Fusion and Intent Recognition

The intelligence in modern multi-modal interfaces lies in fusion—combining signals from multiple input channels to understand user intent more accurately than any single modality allows. When a user simultaneously reaches toward a menu while saying "open," a basic system might misinterpret the gesture as an unwanted action. A sophisticated fusion algorithm recognizes the temporal alignment and contextual coherence, correctly inferring the user's intent. Machine learning models trained on multi-modal interaction logs learn subtle patterns: the confidence levels appropriate for different modal combinations, the typical sequencing of modalities for specific tasks, and the contextual factors that influence modality selection.

Hybrid Voice-Gesture Systems

One particularly effective combination pairs voice with gesture. Voice handles continuous command streams and conversational context, while gesture manages precise spatial selection and navigation. A user might say "zoom in on that region" while gesturing to define the area, then "enhance contrast" as a voice command. This combination leverages the natural strengths of each modality, reducing cognitive load and increasing expressiveness compared to single-modality equivalents. Research demonstrates that voice-gesture combinations achieve 15-25% faster task completion and reduce user errors by 30-40% compared to single-modality alternatives for complex spatial tasks.

Practical Implementation: Building Gesture-Enabled Systems

Developers implementing gesture recognition and multi-modal interfaces must navigate several critical decisions. Hardware selection determines baseline capabilities: RGB-D cameras like Intel RealSense provide depth information at the cost of higher power consumption; infrared systems offer lower latency; RGB-only systems minimize power but sacrifice depth precision. Choosing the right platform—specialized gesture recognition APIs, general computer vision libraries, or custom implementations—involves tradeoffs between development speed, recognition accuracy, and customization flexibility.

Effective implementation requires careful attention to:

Latency Optimization: Users perceive lag above 100ms. High-performance implementations use edge computing, processing gestures locally rather than cloud-based analysis, maintaining responsiveness even with moderate network connectivity.
Confidence Thresholding: Gesture recognition produces probability scores, not binary decisions. Well-designed systems present ambiguous recognitions as clarification requests rather than executing incorrect commands.
User Calibration: Adapting recognition models to individual users significantly improves accuracy. Practical systems offer quick calibration workflows during setup.
Fallback Mechanisms: Multi-modal systems should gracefully degrade when sensors fail. A gesture interface should support voice commands as backup; voice systems should support text input when audio fails.
Privacy and Security: Gesture and voice recognition systems process biometric information. Implementations must encrypt sensor data, enable user control over recording, and provide clear transparency about what information is captured and processed.
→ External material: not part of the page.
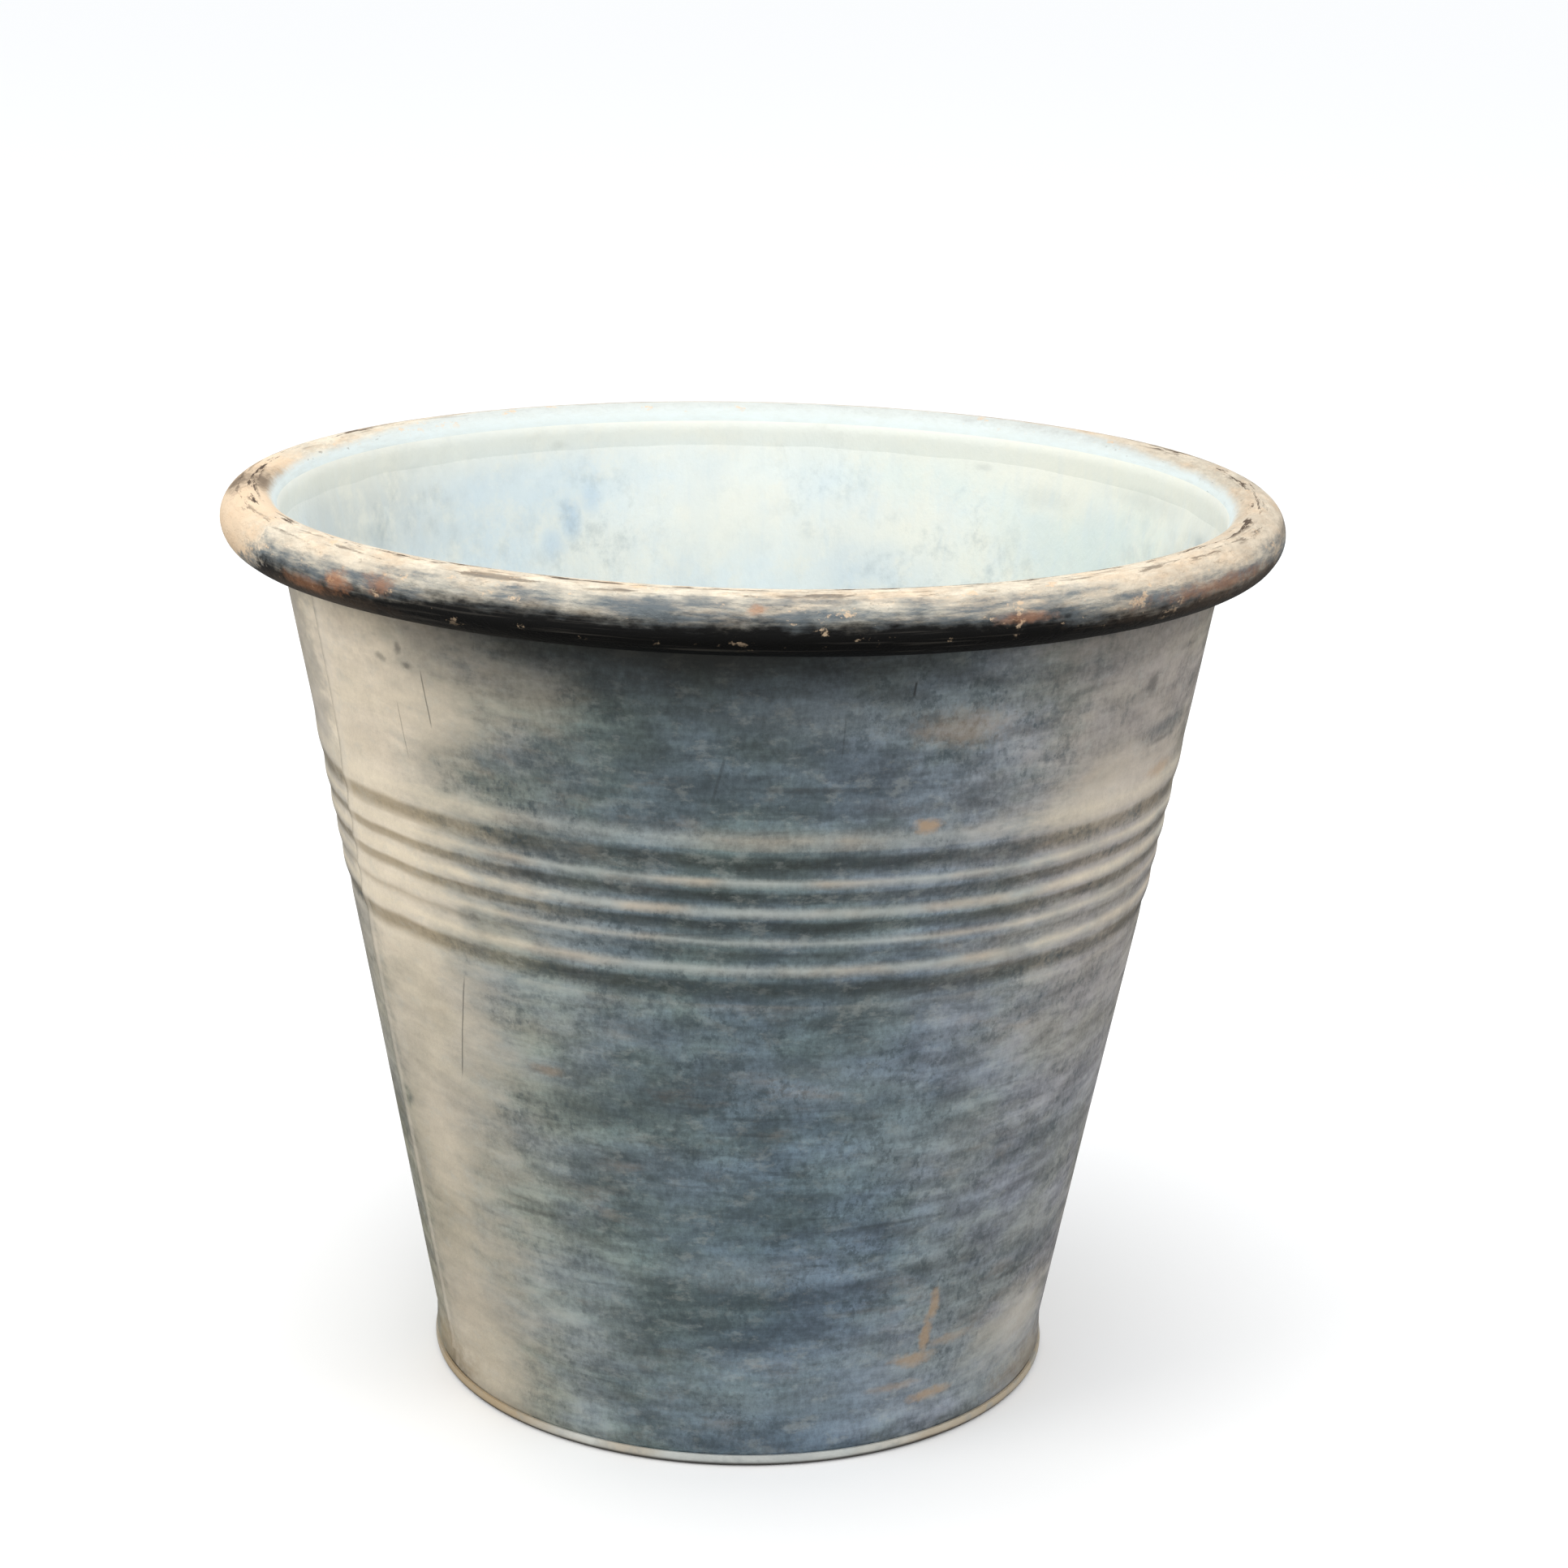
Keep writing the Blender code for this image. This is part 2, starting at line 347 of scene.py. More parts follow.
@dataclass(frozen=True)
class Effects:
    """The shader node groups that the finishes share."""

    roll_radius: float
    roll_turn_radius: float
    roll_height: float
    place: NodeTree = field(init=False)
    rubbed: NodeTree = field(init=False)
    stain: NodeTree = field(init=False)
    hairline: NodeTree = field(init=False)

    def __post_init__(self) -> None:
        """Builds each group once."""
        for name in ("place", "rubbed", "stain", "hairline"):
            object.__setattr__(self, name, getattr(self, f"_build_{name}")())

    def _build_place(self) -> NodeTree:
        """Where a point lies: turn and height, and its angle round the rolled rim."""
        outputs = ("Turn", "Height", "Reach", "Roll", "Point", "Unrolled")
        graph, _, leave = new_effect("Bucket place", {}, outputs)
        point = graph.add("ShaderNodeTexCoord").outputs["Object"]
        parts = graph.add("ShaderNodeSeparateXYZ", {0: point}).outputs
        back = graph.times(parts[1], -1.0)
        turn = graph.math("DEGREES", graph.math("ARCTAN2", parts[0], back))
        across = graph.times(parts[0], parts[0])
        reach = graph.math("SQRT", graph.fused(parts[1], parts[1], across))
        rise = graph.minus(parts[2], self.roll_height)
        out = graph.minus(reach, self.roll_turn_radius)
        roll = graph.math("DEGREES", graph.math("ARCTAN2", rise, out))
        inside = graph.math("LESS_THAN", out, -0.9 * self.roll_radius)
        below = graph.times(inside, graph.math("LESS_THAN", roll, 0.0))
        roll = graph.fused(below, 360.0, roll)
        ring = graph.over(self.roll_turn_radius, reach)
        flat = {0: graph.times(parts[0], ring), 1: graph.times(parts[1], ring)}
        flat[2] = graph.times(roll, math.radians(self.roll_radius))
        graph.feed(leave.inputs["Unrolled"], graph.add("ShaderNodeCombineXYZ", flat).outputs[0])
        graph.feed(leave.inputs["Turn"], turn)
        graph.feed(leave.inputs["Height"], graph.times(parts[2], 1 / MM))
        graph.feed(leave.inputs["Reach"], graph.times(reach, 1 / MM))
        graph.feed(leave.inputs["Roll"], roll)
        graph.feed(leave.inputs["Point"], point)
        return graph.tree

    def _build_rubbed(self) -> NodeTree:
        """Noise drawn out along the wall or up it, cut to a mask between two levels."""
        usual: dict[str, Input] = {"Point": (0.0, 0.0, 0.0)}
        usual |= {"Around": 20.0, "Up": 20.0, "Detail": 3.0, "Roughness": 0.5}
        usual |= {"Low": 0.4, "High": 0.6, "Seed": 0.0}
        graph, given, leave = new_effect("Rubbed noise", usual, ("Mask", "Value"))
        scales = {0: given["Around"], 1: given["Around"], 2: given["Up"]}
        stretch = graph.add("ShaderNodeCombineXYZ", scales)
        inputs = {0: given["Point"], 1: stretch.outputs[0]}
        drawn = graph.add("ShaderNodeVectorMath", inputs, operation="MULTIPLY")
        inputs = {"Vector": drawn.outputs[0], "W": given["Seed"], "Scale": 1.0}
        inputs |= {"Detail": given["Detail"], "Roughness": given["Roughness"]}
        value = graph.add("ShaderNodeTexNoise", inputs, noise_dimensions="4D").outputs["Fac"]
        levels = {0: value, 1: given["Low"], 2: given["High"]}
        mask = graph.add("ShaderNodeMapRange", levels, interpolation_type="SMOOTHSTEP")
        graph.feed(leave.inputs["Mask"], mask.outputs[0])
        graph.feed(leave.inputs["Value"], value)
        return graph.tree

    def _build_stain(self) -> NodeTree:
        """An oval patch in turn and height whose edge is broken up by a noise value."""
        usual = {"Turn": 0.0, "Height": 0.0, "Ragged": 0.0, "At turn": 0.0, "At height": 100.0}
        usual |= {"Half turn": 10.0, "Half height": 20.0, "Edge": 0.5, "Strength": 1.0}
        graph, given, leave = new_effect("Stain", usual, ("Mask",))
        off = graph.math("WRAP", graph.minus(given["Turn"], given["At turn"]), 180.0, -180.0)
        wide = graph.over(off, given["Half turn"])
        tall = graph.over(graph.minus(given["Height"], given["At height"]), given["Half height"])
        square = graph.fused(wide, wide, graph.times(tall, tall))
        distance = graph.plus(graph.math("SQRT", square), given["Ragged"])
        inner = graph.minus(1.0, given["Edge"])
        outer = graph.plus(1.0, given["Edge"])
        inputs = {0: distance, 1: inner, 2: outer, 3: given["Strength"], 4: 0.0}
        mask = graph.add("ShaderNodeMapRange", inputs, interpolation_type="SMOOTHSTEP").outputs[0]
        graph.feed(leave.inputs["Mask"], mask)
        return graph.tree

    def _build_hairline(self) -> NodeTree:
        """A thin line up the wall, leaning and broken, as a mask."""
        usual = {"Turn": 0.0, "Height": 0.0, "Ragged": 0.0, "At turn": 0.0, "At height": 100.0}
        usual |= {"Half height": 15.0, "Lean": 0.0, "Half width": 0.25, "Strength": 0.8}
        graph, given, leave = new_effect("Hairline", usual, ("Mask",))
        up = graph.minus(given["Height"], given["At height"])
        middle = graph.fused(up, given["Lean"], given["At turn"])
        off = graph.math("WRAP", graph.minus(given["Turn"], middle), 180.0, -180.0)
        bent = graph.math("ABSOLUTE", graph.fused(given["Ragged"], 0.6, off))
        inputs = {0: graph.over(bent, given["Half width"]), 1: 0.4, 2: 1.4, 3: given["Strength"], 4: 0.0}
        line = graph.add("ShaderNodeMapRange", inputs, interpolation_type="SMOOTHSTEP").outputs[0]
        ends = graph.over(graph.math("ABSOLUTE", up), given["Half height"])
        kept = graph.span(graph.plus(ends, given["Ragged"]), 0.7, 1.1, 1.0, 0.0)
        graph.feed(leave.inputs["Mask"], graph.times(line, kept))
        return graph.tree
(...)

The Future: Seamless, Contextual, Invisible Interaction

The trajectory of gesture recognition and multi-modal interfaces points toward interaction paradigms that feel increasingly natural and invisible. Emerging technologies accelerate this trend. Advances in edge AI enable sophisticated recognition on low-power devices, eliminating latency from cloud processing. Multimodal large language models, trained on diverse interaction modalities, promise better cross-modal understanding and more contextually appropriate responses. Augmented reality platforms provide rich spatial context for gesture interpretation, enabling gestures that interact with virtual objects and spatial anchors. The convergence of spatial computing, AI, and sensor miniaturization suggests a future where computing interfaces disappear into the environment, responding naturally to human presence and intention without requiring explicit technological learning.

By 2030, we'll likely see gesture recognition so accurate and responsive that it becomes a preferred interaction mode for many users. Multi-modal interfaces will be standard, not exceptional. The boundary between digital and physical interaction will blur—reaching toward a virtual object will feel as natural as reaching toward a physical one. Voice, gesture, gaze, haptics, and emerging modalities will combine seamlessly, adapting to user preference, context, and task demands. This evolution represents not merely incremental improvement but a fundamental reconceptualization of the human-computer relationship: from users learning to speak the computer's language to technology learning to speak ours.